During the course of the trial Eddie Giddens, one of the several plaintiffs, was testifying on direct examination. He gave an unresponsive answer mentioning "insurance" contrary to the trial court's instructions, viz.:

Q. What in your opinion was the value of that same automobile in its damaged condition in Talladega County, Alabama . . .

A. Well, some insurance man

The trial court sustained a timely objection and gave the following curative instruction:

THE COURT: I'll exclude that. I'll instruct the jury not to consider that in any way in reaching your verdict. Is there any one of you who cannot completely put that out of your mind? Can you, can you, can you, can you, can you, can you, can you, can you, can you, can you, can you, can you? Let the record reflect that each one said they could.

Notwithstanding this curative instruction, the trial court granted Thompson-Weinman's motion for a mistrial as to the Giddenses. The trial continued and the case was submitted to the jury which found in favor of the plaintiffs. The trial court granted Thompson-Weinman's motion for new trial unless James D. Robinson and Vergie Robinson agreed to remittiturs, which they agreed to under protest.

On appeal Thompson-Weinman contends that the trial court erred in granting a partial mistrial as to the Giddenses, arguing that a mistrial as to all parties should have been granted. In their brief plaintiffs have argued only that the trial court properly exercised its discretion in granting the partial mistrial. We hold that the trial court erred in granting a partial mistrial and thus this cause must be reversed and remanded for a new trial.

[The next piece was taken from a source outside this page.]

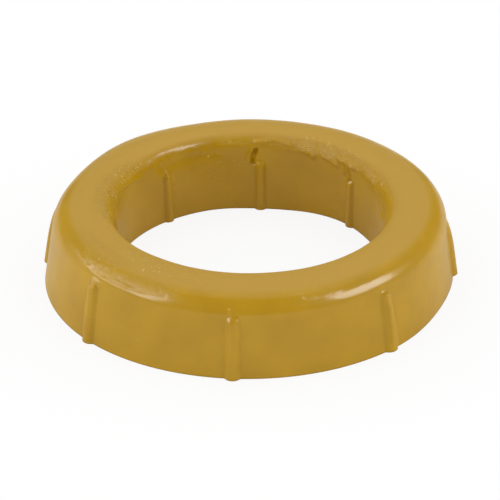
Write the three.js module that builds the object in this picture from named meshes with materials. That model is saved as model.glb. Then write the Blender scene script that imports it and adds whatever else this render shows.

The issue of whether to grant a mistrial generally rests within the sound discretion of the trial court. Record Data International, Inc. v. Nichols, Ala., 381 So.2d 1 (1979); McCart v. Devine, 51 Ala.App. 678, 288 So.2d 739 (1973). The reason for the rule is well advanced in Burnett v. Bledsoe, 276 Ala. 139, 159 So.2d 841 (1964), where the Court explained:

The cases where insurance is mentioned in civil actions during the trial are numerous but the determining factor is whether or not a remark concerning insurance is prejudicial. The governing rule with reference to all remarks of counsel before the jury is thus stated in Birmingham Electric Co. v. Perkins, 249 Ala. 426, 430, 31 So.2d 640, 642:

"The trial court was present and was an eyewitness to all of the proceedings and in overruling the defendant's motions in effect found that the remarks were not prejudicial to the defendant. Therefore the action of the trial court in denying the motions for mistrial and in overruling the motions for new trials will not be disturbed by this court unless it affirmatively appears from the entire record that the statements involved were properly prejudicial * * *."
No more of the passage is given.